Robert Service's analysis of Marxism is dead-on. Marxist communism was the offspring of the Judeo-Christian religious tradition. Communism was not essentially secularism. Communism was essentially secularized religion.

Atheism and secularism were part of Marxist communism as a means of applying to society and government what otherwise were religious ideas. Religious ideas divorced from their supernaturalism cannot be made to work in this world any more than if they retained their supernaturalism. That is the lesson to be learned from the bloody "experiment" of communism.
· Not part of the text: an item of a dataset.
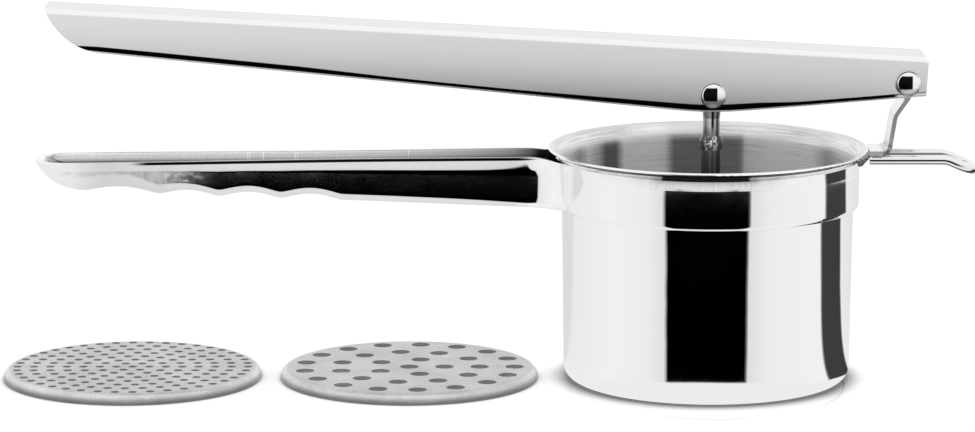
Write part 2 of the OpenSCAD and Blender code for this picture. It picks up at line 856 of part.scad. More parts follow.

Secularism will make significant headway when it distinguishes itself from and successfully opposes secularized religious ideas. The religious have used their own secularized offshoots, like communism, to justify denouncing secularism as a failure. We should not be tolerating this.

HT to
Daily Atheist for the above review.

1 comment:

  1. In retrospect, it seems that communism as secular apocalyptic Christianity/Judaism is a no brainer. John Gray makes the case compellingly in books like Black Mass. As the idea of "god" being "dead" arose in western European culture, movements like communism and socialism evolved to replace it. On the downside, it doesn't appear that any of us are really "outside" this way of thinking. Even the most tepid of Enlightenment embracing secularists (I include me here) probably believes in the idea of progressive history, if not through evolution than through the idea that we are somehow (humanity) "getting better." It really is a new secularized religious mythology, replacing the old one in the west, the one that believed the world was "winding down," decaying.